If we are going to avoid catastrophic climate outcomes, we need some 11 “stabilization wedges” from 2015 to 2040 (see here). So if you want to be a core climate solution, you need to be able to generate a large fraction of a wedge in a climate-constrained world. And that is a staggering amount of low-carbon energy (see “Is 450 ppm politically possible? Part 1“).

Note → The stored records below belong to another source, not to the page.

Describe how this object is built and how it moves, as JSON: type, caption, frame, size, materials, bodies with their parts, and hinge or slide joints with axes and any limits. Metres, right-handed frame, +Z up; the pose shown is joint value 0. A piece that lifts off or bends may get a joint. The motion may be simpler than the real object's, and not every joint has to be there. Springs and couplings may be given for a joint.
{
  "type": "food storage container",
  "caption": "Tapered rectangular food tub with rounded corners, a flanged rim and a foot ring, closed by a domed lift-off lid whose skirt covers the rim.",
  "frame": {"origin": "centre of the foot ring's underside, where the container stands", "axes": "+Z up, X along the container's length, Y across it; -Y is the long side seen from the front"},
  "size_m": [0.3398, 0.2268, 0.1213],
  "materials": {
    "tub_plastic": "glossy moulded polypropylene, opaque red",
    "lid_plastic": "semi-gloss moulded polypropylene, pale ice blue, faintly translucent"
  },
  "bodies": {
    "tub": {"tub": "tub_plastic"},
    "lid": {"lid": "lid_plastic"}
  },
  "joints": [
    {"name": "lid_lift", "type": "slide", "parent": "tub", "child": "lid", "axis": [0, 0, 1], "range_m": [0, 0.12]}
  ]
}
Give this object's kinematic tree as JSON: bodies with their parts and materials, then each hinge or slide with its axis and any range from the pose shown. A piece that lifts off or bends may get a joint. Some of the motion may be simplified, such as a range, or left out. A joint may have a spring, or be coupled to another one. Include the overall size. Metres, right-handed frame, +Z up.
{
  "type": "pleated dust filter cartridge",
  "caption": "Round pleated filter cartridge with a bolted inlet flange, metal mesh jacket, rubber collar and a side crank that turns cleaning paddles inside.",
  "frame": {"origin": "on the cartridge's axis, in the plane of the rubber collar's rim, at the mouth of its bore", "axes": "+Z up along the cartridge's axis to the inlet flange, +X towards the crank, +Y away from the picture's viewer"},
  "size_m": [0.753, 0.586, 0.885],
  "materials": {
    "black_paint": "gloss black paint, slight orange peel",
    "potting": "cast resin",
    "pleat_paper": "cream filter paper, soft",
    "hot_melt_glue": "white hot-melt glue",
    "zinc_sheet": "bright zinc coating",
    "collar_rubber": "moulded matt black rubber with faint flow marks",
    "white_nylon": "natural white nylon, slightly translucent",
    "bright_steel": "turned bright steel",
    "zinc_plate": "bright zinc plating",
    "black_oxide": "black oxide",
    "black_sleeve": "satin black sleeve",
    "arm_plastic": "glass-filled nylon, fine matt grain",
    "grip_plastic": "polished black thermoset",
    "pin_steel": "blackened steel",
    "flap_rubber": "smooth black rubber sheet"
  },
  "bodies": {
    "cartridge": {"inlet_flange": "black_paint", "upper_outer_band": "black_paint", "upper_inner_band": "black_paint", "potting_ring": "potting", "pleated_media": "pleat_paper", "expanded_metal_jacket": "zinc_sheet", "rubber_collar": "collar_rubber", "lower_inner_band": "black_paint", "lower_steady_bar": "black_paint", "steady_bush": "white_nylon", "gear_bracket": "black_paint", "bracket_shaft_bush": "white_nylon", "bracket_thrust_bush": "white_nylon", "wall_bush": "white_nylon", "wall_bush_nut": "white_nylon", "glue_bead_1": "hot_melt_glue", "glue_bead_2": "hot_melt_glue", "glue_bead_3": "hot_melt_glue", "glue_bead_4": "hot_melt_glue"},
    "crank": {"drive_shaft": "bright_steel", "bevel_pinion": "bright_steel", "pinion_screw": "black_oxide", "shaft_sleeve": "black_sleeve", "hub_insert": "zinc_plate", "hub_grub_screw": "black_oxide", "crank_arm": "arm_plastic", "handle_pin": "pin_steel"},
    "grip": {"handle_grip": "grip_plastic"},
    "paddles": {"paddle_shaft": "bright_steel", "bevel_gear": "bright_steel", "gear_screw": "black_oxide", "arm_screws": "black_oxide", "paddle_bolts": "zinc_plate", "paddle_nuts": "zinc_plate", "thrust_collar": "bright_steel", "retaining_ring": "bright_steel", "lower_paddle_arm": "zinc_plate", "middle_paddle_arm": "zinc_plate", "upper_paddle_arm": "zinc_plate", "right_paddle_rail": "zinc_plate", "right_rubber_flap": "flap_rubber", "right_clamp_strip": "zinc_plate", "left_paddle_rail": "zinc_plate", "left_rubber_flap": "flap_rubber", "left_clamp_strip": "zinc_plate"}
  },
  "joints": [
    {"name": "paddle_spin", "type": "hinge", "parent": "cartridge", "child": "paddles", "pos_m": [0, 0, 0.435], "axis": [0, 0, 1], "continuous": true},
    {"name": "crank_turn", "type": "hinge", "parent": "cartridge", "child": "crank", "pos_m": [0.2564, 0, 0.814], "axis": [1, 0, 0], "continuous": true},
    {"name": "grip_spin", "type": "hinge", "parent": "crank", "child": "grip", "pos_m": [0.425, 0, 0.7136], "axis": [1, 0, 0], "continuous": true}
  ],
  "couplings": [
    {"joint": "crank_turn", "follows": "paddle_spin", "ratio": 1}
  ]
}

Princeton’s Socolow and Pacala describe one wedge of biofuel in their original August 2004 Science article on the wedges:

Option 13: Biofuels. Fossil-carbon fuels can also be replaced by biofuels such as ethanol. A wedge of biofuel would be achieved by the production of about 34 million barrels per day of ethanol in 2054 that could displace gasoline, provided the ethanol itself were fossil-carbon free. This ethanol production rate would be about 50 times larger than today’s global production rate [actually, now more like 60 times current U.S. biofuels production], almost all of which can be attributed to Brazilian sugarcane and United States corn. An ethanol wedge would require 250 million hectares committed to high-yield (15 dry tons/hectare) plantations by 2054, an area equal to about one-sixth of the world’s cropland. An even larger area would be required to the extent that the biofuels require fossil-carbon inputs. Because land suitable for annually harvested biofuels crops is also often suitable for conventional agriculture, biofuels production could compromise agricultural productivity.

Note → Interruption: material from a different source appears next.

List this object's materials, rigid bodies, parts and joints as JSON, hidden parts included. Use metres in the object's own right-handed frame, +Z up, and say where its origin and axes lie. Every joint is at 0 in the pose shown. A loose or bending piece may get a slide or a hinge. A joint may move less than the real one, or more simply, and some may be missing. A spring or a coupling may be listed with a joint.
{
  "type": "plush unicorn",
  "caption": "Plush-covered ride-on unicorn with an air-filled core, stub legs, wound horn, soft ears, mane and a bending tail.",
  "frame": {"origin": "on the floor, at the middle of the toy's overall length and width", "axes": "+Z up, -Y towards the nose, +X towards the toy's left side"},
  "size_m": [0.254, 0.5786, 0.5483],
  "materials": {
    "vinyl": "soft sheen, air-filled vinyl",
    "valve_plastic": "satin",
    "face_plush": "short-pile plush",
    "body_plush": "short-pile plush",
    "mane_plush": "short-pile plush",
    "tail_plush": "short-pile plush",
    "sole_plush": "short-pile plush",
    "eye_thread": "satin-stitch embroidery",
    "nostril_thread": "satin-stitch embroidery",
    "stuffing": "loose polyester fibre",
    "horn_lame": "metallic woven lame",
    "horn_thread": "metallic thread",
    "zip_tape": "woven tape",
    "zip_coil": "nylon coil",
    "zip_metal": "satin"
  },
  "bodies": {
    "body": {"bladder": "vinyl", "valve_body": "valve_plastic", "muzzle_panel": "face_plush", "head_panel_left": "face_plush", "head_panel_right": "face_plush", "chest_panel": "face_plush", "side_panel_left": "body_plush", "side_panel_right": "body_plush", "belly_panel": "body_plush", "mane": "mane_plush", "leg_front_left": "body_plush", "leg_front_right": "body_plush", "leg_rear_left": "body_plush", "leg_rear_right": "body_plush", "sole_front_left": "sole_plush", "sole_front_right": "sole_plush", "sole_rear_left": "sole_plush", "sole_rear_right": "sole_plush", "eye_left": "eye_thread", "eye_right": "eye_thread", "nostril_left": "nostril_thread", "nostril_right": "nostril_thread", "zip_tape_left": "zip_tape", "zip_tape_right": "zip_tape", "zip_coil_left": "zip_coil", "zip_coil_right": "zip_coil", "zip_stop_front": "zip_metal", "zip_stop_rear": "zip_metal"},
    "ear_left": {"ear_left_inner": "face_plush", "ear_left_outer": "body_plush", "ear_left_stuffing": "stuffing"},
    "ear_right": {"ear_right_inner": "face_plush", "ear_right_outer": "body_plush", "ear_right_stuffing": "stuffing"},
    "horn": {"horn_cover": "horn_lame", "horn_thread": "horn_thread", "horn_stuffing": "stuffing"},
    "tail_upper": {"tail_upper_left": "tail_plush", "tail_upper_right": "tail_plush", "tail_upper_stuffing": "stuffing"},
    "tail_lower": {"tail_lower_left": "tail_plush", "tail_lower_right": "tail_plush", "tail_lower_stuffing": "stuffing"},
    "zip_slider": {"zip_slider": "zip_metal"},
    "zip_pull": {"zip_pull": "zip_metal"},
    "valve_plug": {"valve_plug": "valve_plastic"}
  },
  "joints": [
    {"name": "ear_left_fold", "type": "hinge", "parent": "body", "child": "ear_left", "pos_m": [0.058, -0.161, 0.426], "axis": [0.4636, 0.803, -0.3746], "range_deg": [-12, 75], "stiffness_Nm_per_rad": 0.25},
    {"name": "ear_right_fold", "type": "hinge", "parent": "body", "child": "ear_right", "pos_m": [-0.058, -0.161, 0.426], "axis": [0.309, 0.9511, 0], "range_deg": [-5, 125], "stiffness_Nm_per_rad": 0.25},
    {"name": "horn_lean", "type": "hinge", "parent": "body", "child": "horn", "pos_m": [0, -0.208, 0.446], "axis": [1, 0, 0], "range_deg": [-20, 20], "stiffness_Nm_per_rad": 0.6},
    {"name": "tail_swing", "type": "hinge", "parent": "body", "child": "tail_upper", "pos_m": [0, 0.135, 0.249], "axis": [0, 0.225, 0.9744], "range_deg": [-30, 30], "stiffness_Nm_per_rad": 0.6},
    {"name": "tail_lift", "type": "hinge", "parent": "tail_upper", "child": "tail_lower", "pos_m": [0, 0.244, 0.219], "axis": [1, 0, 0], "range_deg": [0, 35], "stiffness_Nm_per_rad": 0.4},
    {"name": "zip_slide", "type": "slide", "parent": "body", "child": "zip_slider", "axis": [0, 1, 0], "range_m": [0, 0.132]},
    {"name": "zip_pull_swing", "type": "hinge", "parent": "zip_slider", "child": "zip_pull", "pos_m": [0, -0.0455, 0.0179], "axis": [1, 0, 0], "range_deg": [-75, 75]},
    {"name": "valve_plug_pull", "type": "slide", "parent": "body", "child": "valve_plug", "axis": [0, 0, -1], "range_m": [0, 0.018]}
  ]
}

Biofuels thus have several problems as a large-scale medium-term climate solution:

First, virtually all crop-based biofuels are worthless from a climate perspective (see “About those two studies dissing biofuels“) and probably a bad idea from most other perspectives (see “Let them eat biofuels!“). Second, there is not a single commercial cellulosic ethanol plant in United States yet. Third, I’m not sure there is an agreement in the scientific community about how to do lifecycle analysis needed to determine the net carbon benefit from cellulosic fuels.

Fourth, in a post-2050 world with 3 billion more people who are losing water from melting glaciers and desertification, arable land and water will be very dear commodities. That means the only biofuels that would make sense to fight global warming would be ones that do not require arable land or much fresh water.

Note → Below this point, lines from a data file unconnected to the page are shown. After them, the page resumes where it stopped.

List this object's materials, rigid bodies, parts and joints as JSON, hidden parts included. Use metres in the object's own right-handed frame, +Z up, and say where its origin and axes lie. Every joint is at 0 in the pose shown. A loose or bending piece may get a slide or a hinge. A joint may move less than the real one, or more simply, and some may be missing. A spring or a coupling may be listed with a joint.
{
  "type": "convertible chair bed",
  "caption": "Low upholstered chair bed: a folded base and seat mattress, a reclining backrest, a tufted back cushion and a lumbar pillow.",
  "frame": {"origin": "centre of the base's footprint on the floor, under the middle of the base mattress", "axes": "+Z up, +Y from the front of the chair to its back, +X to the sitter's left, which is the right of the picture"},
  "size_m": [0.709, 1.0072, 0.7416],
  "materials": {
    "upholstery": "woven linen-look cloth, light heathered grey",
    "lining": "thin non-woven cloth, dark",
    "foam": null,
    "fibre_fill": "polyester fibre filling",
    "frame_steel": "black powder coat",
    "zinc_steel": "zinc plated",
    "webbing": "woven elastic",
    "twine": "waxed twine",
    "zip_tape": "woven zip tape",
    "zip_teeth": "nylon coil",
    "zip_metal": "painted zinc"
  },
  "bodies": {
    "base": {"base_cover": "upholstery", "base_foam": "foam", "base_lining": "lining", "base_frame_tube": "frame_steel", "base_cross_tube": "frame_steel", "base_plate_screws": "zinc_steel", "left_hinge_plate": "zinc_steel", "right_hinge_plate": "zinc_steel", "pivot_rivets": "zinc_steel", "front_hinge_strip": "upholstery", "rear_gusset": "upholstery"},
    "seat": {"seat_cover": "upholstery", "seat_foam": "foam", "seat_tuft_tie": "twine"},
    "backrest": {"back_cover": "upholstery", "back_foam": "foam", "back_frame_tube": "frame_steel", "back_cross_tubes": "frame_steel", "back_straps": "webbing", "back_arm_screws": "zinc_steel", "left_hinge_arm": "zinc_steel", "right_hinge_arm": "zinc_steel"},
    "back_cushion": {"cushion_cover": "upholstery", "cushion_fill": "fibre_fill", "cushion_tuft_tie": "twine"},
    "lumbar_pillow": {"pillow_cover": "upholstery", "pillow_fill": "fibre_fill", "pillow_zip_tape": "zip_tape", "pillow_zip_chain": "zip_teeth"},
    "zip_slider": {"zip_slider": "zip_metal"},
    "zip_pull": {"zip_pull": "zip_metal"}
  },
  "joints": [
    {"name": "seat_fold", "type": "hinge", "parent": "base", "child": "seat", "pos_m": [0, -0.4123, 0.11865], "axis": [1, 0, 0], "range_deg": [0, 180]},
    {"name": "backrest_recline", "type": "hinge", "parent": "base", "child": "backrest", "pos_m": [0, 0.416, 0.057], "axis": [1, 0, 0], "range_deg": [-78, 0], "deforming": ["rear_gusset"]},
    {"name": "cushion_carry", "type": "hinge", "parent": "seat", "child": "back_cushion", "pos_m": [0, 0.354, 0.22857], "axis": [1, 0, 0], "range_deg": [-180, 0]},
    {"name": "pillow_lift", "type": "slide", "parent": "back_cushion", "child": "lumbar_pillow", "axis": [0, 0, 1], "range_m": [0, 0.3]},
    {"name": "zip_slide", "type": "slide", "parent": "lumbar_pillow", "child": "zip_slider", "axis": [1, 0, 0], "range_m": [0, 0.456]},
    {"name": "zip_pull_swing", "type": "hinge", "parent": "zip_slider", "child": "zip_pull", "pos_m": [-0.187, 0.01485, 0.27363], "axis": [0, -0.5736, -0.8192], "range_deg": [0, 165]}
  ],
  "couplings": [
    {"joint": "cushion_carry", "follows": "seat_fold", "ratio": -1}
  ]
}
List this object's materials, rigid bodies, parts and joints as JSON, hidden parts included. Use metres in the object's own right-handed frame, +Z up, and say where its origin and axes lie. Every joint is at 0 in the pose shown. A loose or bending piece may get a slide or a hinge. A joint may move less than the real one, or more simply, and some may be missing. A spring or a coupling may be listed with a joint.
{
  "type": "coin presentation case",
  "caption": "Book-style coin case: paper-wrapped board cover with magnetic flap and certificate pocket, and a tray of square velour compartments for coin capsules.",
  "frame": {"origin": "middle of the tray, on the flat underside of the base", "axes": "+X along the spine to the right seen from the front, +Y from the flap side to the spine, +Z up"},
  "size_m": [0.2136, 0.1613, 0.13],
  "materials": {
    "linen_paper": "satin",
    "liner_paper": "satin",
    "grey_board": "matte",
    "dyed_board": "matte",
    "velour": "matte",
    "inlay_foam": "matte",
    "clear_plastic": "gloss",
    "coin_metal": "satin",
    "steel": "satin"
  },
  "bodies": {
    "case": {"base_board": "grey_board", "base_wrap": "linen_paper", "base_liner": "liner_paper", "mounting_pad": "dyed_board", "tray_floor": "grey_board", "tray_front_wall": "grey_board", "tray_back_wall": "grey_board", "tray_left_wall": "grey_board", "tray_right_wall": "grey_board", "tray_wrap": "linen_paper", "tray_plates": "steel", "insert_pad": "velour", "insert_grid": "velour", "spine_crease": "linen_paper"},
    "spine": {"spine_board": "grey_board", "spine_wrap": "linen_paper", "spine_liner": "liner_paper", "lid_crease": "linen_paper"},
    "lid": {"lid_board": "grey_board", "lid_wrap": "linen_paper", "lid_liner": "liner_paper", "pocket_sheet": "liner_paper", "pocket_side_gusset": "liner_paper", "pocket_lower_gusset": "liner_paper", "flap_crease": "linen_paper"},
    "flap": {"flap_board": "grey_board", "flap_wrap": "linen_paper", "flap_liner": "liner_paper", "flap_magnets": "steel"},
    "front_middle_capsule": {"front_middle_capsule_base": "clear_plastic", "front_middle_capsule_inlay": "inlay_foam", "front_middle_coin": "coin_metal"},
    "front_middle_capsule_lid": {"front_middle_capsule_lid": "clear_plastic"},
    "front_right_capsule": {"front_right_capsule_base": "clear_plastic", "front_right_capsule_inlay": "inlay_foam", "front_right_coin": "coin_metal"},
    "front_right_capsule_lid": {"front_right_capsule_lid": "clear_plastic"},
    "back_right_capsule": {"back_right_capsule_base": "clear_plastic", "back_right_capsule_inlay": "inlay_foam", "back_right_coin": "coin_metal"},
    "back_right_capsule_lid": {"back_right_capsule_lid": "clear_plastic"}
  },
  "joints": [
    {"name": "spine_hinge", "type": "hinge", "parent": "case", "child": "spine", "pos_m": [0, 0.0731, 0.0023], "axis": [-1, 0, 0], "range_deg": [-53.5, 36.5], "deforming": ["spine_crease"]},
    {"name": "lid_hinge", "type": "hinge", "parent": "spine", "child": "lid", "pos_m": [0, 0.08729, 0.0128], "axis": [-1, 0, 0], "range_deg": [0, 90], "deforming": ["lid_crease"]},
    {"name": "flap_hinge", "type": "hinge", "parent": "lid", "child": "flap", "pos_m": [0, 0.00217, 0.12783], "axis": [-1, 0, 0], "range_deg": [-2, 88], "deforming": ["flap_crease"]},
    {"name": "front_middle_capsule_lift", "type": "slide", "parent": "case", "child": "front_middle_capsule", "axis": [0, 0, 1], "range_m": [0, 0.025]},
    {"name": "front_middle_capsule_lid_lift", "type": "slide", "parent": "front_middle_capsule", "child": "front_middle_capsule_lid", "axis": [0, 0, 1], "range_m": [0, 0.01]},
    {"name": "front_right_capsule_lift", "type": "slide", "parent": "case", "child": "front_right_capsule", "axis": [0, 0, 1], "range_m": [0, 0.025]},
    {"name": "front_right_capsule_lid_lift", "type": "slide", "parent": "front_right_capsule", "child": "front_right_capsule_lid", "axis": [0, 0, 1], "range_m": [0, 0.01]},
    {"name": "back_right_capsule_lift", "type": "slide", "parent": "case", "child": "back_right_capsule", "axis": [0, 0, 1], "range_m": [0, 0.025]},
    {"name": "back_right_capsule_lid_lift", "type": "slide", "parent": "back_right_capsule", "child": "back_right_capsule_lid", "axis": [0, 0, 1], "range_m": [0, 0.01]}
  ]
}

So I think the jury is very much out on whether a wedge-scale contribution from cellulosic biofuels is practical and affordable and a climate-constrained world. It should probably be considered a half-wedge solution until we see major advances in large-scale microalgae-to-biofuels.

If you want to see the entire Princeton discussion on the biofuels wedge with all of their assumptions detailed, go here.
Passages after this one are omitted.